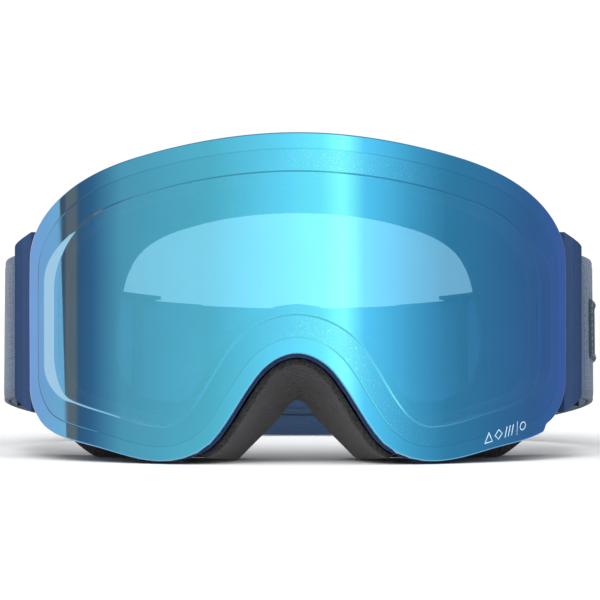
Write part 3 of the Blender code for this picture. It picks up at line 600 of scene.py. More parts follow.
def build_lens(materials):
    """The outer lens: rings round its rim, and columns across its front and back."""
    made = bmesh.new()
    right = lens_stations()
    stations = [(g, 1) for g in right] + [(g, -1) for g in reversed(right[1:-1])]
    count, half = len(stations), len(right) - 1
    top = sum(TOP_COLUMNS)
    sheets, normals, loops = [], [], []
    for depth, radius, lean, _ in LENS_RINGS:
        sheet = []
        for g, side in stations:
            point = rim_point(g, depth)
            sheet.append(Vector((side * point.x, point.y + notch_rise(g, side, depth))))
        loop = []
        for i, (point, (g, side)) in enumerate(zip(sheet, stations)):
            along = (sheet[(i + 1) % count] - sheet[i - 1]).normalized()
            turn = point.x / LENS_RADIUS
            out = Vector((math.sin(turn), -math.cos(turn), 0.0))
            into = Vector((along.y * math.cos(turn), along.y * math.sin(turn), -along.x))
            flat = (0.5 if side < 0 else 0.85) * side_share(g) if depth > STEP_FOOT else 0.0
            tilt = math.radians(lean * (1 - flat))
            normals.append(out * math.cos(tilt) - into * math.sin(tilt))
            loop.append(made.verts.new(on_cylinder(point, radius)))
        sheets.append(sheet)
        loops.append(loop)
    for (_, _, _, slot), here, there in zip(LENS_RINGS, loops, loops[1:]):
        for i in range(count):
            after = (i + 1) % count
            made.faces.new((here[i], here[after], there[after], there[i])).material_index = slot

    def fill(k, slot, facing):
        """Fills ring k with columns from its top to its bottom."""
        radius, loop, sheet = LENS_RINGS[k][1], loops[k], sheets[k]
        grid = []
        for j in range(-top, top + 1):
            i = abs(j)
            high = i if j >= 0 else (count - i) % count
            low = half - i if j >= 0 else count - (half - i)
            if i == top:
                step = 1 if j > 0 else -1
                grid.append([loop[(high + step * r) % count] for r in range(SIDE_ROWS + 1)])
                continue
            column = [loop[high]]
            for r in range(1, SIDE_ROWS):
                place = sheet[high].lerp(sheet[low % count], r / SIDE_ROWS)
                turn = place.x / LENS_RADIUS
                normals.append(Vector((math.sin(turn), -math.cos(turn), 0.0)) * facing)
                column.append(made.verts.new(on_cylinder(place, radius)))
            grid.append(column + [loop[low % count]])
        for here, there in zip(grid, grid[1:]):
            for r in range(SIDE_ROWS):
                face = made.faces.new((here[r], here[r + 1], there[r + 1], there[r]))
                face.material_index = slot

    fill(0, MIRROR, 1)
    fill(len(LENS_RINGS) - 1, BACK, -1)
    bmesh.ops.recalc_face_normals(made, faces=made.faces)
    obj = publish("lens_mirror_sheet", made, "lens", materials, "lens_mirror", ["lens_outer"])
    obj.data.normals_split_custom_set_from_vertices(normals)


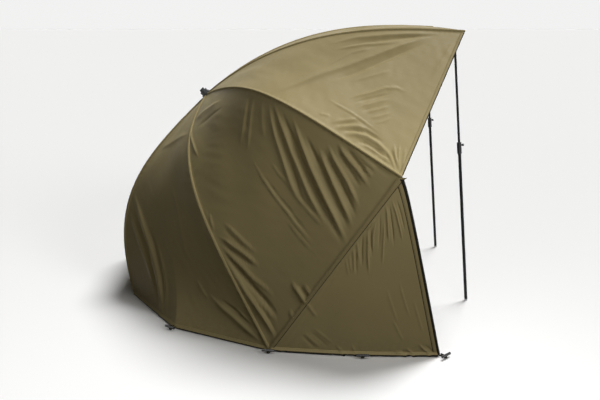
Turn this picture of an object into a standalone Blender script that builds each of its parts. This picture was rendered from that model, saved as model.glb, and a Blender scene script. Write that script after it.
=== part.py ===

→ **Aim of the task**: Reproduce exactly, please, only the lines from the start of the data above to the line that contains "there[i])).material_index = slot", with both ends kept.

→ **Solution**:
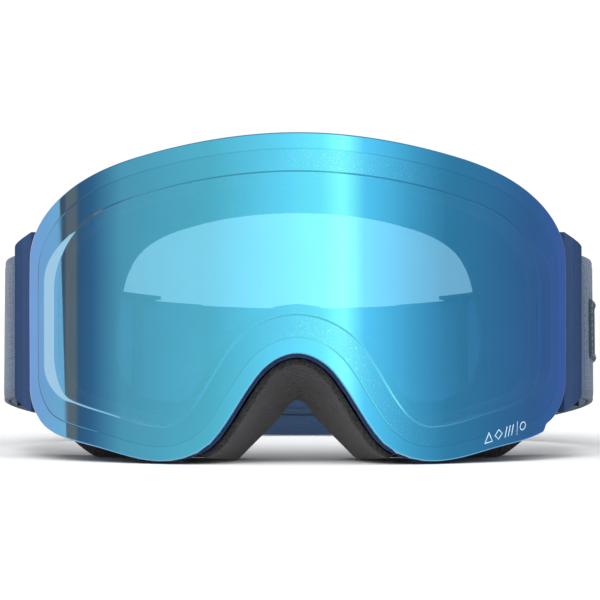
Write part 3 of the Blender code for this picture. It picks up at line 600 of scene.py. More parts follow.
def build_lens(materials):
    """The outer lens: rings round its rim, and columns across its front and back."""
    made = bmesh.new()
    right = lens_stations()
    stations = [(g, 1) for g in right] + [(g, -1) for g in reversed(right[1:-1])]
    count, half = len(stations), len(right) - 1
    top = sum(TOP_COLUMNS)
    sheets, normals, loops = [], [], []
    for depth, radius, lean, _ in LENS_RINGS:
        sheet = []
        for g, side in stations:
            point = rim_point(g, depth)
            sheet.append(Vector((side * point.x, point.y + notch_rise(g, side, depth))))
        loop = []
        for i, (point, (g, side)) in enumerate(zip(sheet, stations)):
            along = (sheet[(i + 1) % count] - sheet[i - 1]).normalized()
            turn = point.x / LENS_RADIUS
            out = Vector((math.sin(turn), -math.cos(turn), 0.0))
            into = Vector((along.y * math.cos(turn), along.y * math.sin(turn), -along.x))
            flat = (0.5 if side < 0 else 0.85) * side_share(g) if depth > STEP_FOOT else 0.0
            tilt = math.radians(lean * (1 - flat))
            normals.append(out * math.cos(tilt) - into * math.sin(tilt))
            loop.append(made.verts.new(on_cylinder(point, radius)))
        sheets.append(sheet)
        loops.append(loop)
    for (_, _, _, slot), here, there in zip(LENS_RINGS, loops, loops[1:]):
        for i in range(count):
            after = (i + 1) % count
            made.faces.new((here[i], here[after], there[after], there[i])).material_index = slot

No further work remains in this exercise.